* _Given request_: Output all of the data below exactly as given.

○ ○ ○ ○

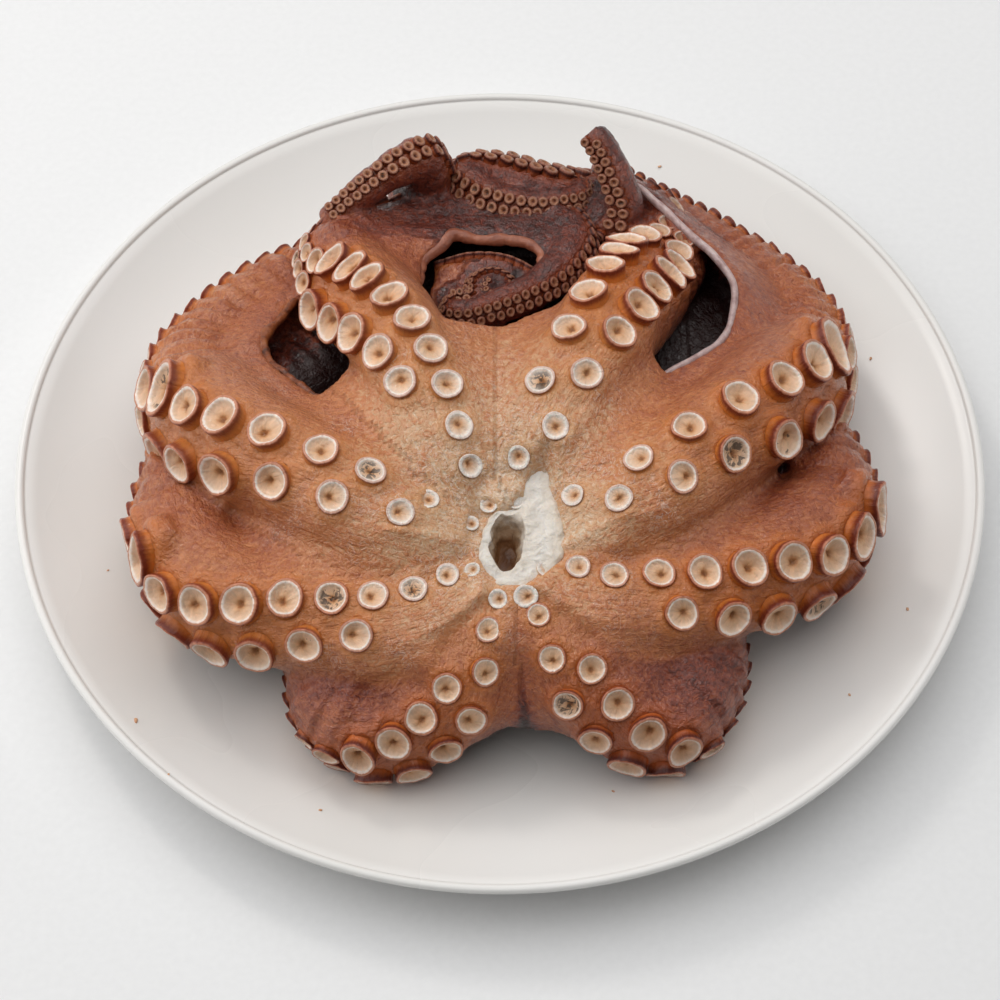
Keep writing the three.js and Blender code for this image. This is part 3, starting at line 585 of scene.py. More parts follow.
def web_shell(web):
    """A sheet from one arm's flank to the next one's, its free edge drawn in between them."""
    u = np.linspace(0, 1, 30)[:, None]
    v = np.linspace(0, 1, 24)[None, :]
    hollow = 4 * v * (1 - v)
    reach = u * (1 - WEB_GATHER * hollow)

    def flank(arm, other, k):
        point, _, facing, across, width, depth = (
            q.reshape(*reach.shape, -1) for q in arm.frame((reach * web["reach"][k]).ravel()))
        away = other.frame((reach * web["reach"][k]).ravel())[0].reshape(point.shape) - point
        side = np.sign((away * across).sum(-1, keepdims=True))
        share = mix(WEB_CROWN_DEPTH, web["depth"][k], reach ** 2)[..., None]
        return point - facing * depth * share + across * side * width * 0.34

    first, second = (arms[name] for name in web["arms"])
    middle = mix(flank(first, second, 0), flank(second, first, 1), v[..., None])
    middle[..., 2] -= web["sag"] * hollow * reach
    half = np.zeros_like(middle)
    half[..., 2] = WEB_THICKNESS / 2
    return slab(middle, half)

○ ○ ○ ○

* _Task solution_:
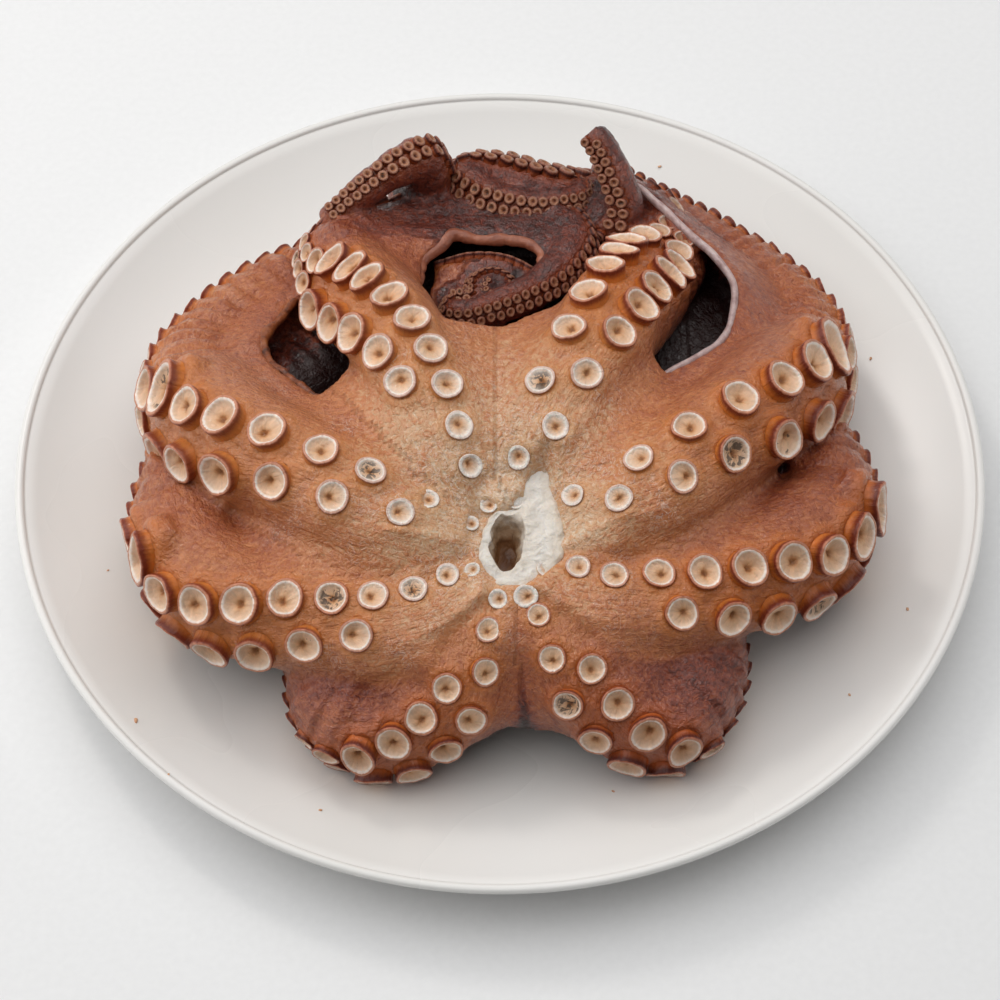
Keep writing the three.js and Blender code for this image. This is part 3, starting at line 585 of scene.py. More parts follow.
def web_shell(web):
    """A sheet from one arm's flank to the next one's, its free edge drawn in between them."""
    u = np.linspace(0, 1, 30)[:, None]
    v = np.linspace(0, 1, 24)[None, :]
    hollow = 4 * v * (1 - v)
    reach = u * (1 - WEB_GATHER * hollow)

    def flank(arm, other, k):
        point, _, facing, across, width, depth = (
            q.reshape(*reach.shape, -1) for q in arm.frame((reach * web["reach"][k]).ravel()))
        away = other.frame((reach * web["reach"][k]).ravel())[0].reshape(point.shape) - point
        side = np.sign((away * across).sum(-1, keepdims=True))
        share = mix(WEB_CROWN_DEPTH, web["depth"][k], reach ** 2)[..., None]
        return point - facing * depth * share + across * side * width * 0.34

    first, second = (arms[name] for name in web["arms"])
    middle = mix(flank(first, second, 0), flank(second, first, 1), v[..., None])
    middle[..., 2] -= web["sag"] * hollow * reach
    half = np.zeros_like(middle)
    half[..., 2] = WEB_THICKNESS / 2
    return slab(middle, half)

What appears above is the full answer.